— Start of Information supplied —
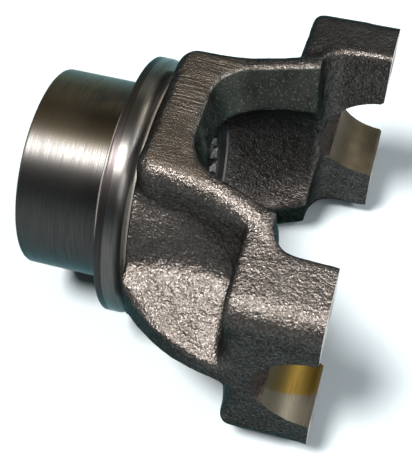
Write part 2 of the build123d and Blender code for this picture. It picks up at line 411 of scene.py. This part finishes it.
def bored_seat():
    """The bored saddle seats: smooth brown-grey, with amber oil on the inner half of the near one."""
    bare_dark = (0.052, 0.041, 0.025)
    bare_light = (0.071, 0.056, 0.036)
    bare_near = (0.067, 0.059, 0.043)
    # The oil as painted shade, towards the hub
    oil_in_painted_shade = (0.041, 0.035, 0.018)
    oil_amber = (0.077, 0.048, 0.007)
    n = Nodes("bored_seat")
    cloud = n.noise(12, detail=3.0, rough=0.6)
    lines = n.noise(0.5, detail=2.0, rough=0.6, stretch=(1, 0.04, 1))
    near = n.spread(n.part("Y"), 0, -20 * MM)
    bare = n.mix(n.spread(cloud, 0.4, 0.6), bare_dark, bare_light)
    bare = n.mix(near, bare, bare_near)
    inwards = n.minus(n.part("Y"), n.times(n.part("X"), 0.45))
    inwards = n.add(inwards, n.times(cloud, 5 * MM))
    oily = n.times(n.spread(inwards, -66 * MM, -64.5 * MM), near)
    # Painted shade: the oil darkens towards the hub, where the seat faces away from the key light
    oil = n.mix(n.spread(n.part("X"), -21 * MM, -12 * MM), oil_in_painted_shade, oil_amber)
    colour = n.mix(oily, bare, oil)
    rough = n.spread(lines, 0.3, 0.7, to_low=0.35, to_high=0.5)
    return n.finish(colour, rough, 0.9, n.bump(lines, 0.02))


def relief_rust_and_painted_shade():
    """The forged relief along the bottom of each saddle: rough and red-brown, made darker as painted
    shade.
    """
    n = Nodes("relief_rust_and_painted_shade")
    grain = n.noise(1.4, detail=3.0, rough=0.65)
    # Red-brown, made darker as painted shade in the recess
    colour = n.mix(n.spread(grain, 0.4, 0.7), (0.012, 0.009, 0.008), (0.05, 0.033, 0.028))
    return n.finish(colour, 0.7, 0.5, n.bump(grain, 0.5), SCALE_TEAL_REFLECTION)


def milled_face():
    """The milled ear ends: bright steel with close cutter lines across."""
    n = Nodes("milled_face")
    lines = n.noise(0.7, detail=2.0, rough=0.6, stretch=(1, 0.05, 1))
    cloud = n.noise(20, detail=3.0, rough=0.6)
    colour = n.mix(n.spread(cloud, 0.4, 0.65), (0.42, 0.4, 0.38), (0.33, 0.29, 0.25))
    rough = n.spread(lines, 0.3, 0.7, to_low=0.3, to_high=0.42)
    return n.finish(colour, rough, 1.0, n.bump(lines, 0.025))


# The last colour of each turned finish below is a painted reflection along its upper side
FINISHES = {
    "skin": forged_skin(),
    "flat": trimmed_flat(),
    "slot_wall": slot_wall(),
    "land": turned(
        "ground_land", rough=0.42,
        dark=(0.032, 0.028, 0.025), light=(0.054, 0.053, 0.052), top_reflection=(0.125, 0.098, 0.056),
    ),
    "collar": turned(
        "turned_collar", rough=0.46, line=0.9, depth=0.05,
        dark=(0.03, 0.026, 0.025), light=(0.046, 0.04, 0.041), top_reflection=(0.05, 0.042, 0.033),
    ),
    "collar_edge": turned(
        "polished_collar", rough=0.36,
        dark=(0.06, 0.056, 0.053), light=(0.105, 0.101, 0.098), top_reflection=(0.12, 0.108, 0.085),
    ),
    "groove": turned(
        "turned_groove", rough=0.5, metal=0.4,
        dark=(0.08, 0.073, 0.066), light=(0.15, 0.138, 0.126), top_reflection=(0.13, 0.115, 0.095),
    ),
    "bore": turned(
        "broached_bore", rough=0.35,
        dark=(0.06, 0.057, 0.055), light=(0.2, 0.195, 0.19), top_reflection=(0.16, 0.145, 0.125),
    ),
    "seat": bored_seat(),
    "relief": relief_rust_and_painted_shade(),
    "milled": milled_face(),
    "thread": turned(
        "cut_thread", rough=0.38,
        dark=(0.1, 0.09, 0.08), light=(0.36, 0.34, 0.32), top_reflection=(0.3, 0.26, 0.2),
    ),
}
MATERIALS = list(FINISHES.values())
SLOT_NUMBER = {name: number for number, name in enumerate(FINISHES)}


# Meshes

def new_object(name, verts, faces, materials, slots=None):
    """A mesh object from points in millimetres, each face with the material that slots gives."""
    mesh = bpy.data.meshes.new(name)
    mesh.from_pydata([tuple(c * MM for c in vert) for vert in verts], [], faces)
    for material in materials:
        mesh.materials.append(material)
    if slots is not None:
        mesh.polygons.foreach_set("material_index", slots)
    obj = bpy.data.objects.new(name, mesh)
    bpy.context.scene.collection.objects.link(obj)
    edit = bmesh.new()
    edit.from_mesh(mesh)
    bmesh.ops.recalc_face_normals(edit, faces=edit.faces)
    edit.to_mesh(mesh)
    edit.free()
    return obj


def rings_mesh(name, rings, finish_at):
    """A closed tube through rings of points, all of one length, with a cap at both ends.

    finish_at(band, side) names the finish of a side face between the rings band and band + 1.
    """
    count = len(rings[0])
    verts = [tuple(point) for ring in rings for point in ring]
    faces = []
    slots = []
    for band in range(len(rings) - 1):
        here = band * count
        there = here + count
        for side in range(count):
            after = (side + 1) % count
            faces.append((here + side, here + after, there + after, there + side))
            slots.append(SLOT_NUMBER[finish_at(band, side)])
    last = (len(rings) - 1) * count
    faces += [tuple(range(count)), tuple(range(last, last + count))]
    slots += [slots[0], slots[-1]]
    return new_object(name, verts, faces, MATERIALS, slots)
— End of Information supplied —
#### Directions for this task
Make an exact copy of the material above.

#### Final result
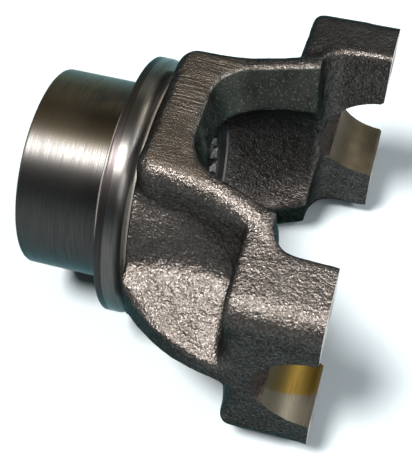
Write part 2 of the build123d and Blender code for this picture. It picks up at line 411 of scene.py. This part finishes it.
def bored_seat():
    """The bored saddle seats: smooth brown-grey, with amber oil on the inner half of the near one."""
    bare_dark = (0.052, 0.041, 0.025)
    bare_light = (0.071, 0.056, 0.036)
    bare_near = (0.067, 0.059, 0.043)
    # The oil as painted shade, towards the hub
    oil_in_painted_shade = (0.041, 0.035, 0.018)
    oil_amber = (0.077, 0.048, 0.007)
    n = Nodes("bored_seat")
    cloud = n.noise(12, detail=3.0, rough=0.6)
    lines = n.noise(0.5, detail=2.0, rough=0.6, stretch=(1, 0.04, 1))
    near = n.spread(n.part("Y"), 0, -20 * MM)
    bare = n.mix(n.spread(cloud, 0.4, 0.6), bare_dark, bare_light)
    bare = n.mix(near, bare, bare_near)
    inwards = n.minus(n.part("Y"), n.times(n.part("X"), 0.45))
    inwards = n.add(inwards, n.times(cloud, 5 * MM))
    oily = n.times(n.spread(inwards, -66 * MM, -64.5 * MM), near)
    # Painted shade: the oil darkens towards the hub, where the seat faces away from the key light
    oil = n.mix(n.spread(n.part("X"), -21 * MM, -12 * MM), oil_in_painted_shade, oil_amber)
    colour = n.mix(oily, bare, oil)
    rough = n.spread(lines, 0.3, 0.7, to_low=0.35, to_high=0.5)
    return n.finish(colour, rough, 0.9, n.bump(lines, 0.02))


def relief_rust_and_painted_shade():
    """The forged relief along the bottom of each saddle: rough and red-brown, made darker as painted
    shade.
    """
    n = Nodes("relief_rust_and_painted_shade")
    grain = n.noise(1.4, detail=3.0, rough=0.65)
    # Red-brown, made darker as painted shade in the recess
    colour = n.mix(n.spread(grain, 0.4, 0.7), (0.012, 0.009, 0.008), (0.05, 0.033, 0.028))
    return n.finish(colour, 0.7, 0.5, n.bump(grain, 0.5), SCALE_TEAL_REFLECTION)


def milled_face():
    """The milled ear ends: bright steel with close cutter lines across."""
    n = Nodes("milled_face")
    lines = n.noise(0.7, detail=2.0, rough=0.6, stretch=(1, 0.05, 1))
    cloud = n.noise(20, detail=3.0, rough=0.6)
    colour = n.mix(n.spread(cloud, 0.4, 0.65), (0.42, 0.4, 0.38), (0.33, 0.29, 0.25))
    rough = n.spread(lines, 0.3, 0.7, to_low=0.3, to_high=0.42)
    return n.finish(colour, rough, 1.0, n.bump(lines, 0.025))


# The last colour of each turned finish below is a painted reflection along its upper side
FINISHES = {
    "skin": forged_skin(),
    "flat": trimmed_flat(),
    "slot_wall": slot_wall(),
    "land": turned(
        "ground_land", rough=0.42,
        dark=(0.032, 0.028, 0.025), light=(0.054, 0.053, 0.052), top_reflection=(0.125, 0.098, 0.056),
    ),
    "collar": turned(
        "turned_collar", rough=0.46, line=0.9, depth=0.05,
        dark=(0.03, 0.026, 0.025), light=(0.046, 0.04, 0.041), top_reflection=(0.05, 0.042, 0.033),
    ),
    "collar_edge": turned(
        "polished_collar", rough=0.36,
        dark=(0.06, 0.056, 0.053), light=(0.105, 0.101, 0.098), top_reflection=(0.12, 0.108, 0.085),
    ),
    "groove": turned(
        "turned_groove", rough=0.5, metal=0.4,
        dark=(0.08, 0.073, 0.066), light=(0.15, 0.138, 0.126), top_reflection=(0.13, 0.115, 0.095),
    ),
    "bore": turned(
        "broached_bore", rough=0.35,
        dark=(0.06, 0.057, 0.055), light=(0.2, 0.195, 0.19), top_reflection=(0.16, 0.145, 0.125),
    ),
    "seat": bored_seat(),
    "relief": relief_rust_and_painted_shade(),
    "milled": milled_face(),
    "thread": turned(
        "cut_thread", rough=0.38,
        dark=(0.1, 0.09, 0.08), light=(0.36, 0.34, 0.32), top_reflection=(0.3, 0.26, 0.2),
    ),
}
MATERIALS = list(FINISHES.values())
SLOT_NUMBER = {name: number for number, name in enumerate(FINISHES)}


# Meshes

def new_object(name, verts, faces, materials, slots=None):
    """A mesh object from points in millimetres, each face with the material that slots gives."""
    mesh = bpy.data.meshes.new(name)
    mesh.from_pydata([tuple(c * MM for c in vert) for vert in verts], [], faces)
    for material in materials:
        mesh.materials.append(material)
    if slots is not None:
        mesh.polygons.foreach_set("material_index", slots)
    obj = bpy.data.objects.new(name, mesh)
    bpy.context.scene.collection.objects.link(obj)
    edit = bmesh.new()
    edit.from_mesh(mesh)
    bmesh.ops.recalc_face_normals(edit, faces=edit.faces)
    edit.to_mesh(mesh)
    edit.free()
    return obj


def rings_mesh(name, rings, finish_at):
    """A closed tube through rings of points, all of one length, with a cap at both ends.

    finish_at(band, side) names the finish of a side face between the rings band and band + 1.
    """
    count = len(rings[0])
    verts = [tuple(point) for ring in rings for point in ring]
    faces = []
    slots = []
    for band in range(len(rings) - 1):
        here = band * count
        there = here + count
        for side in range(count):
            after = (side + 1) % count
            faces.append((here + side, here + after, there + after, there + side))
            slots.append(SLOT_NUMBER[finish_at(band, side)])
    last = (len(rings) - 1) * count
    faces += [tuple(range(count)), tuple(range(last, last + count))]
    slots += [slots[0], slots[-1]]
    return new_object(name, verts, faces, MATERIALS, slots)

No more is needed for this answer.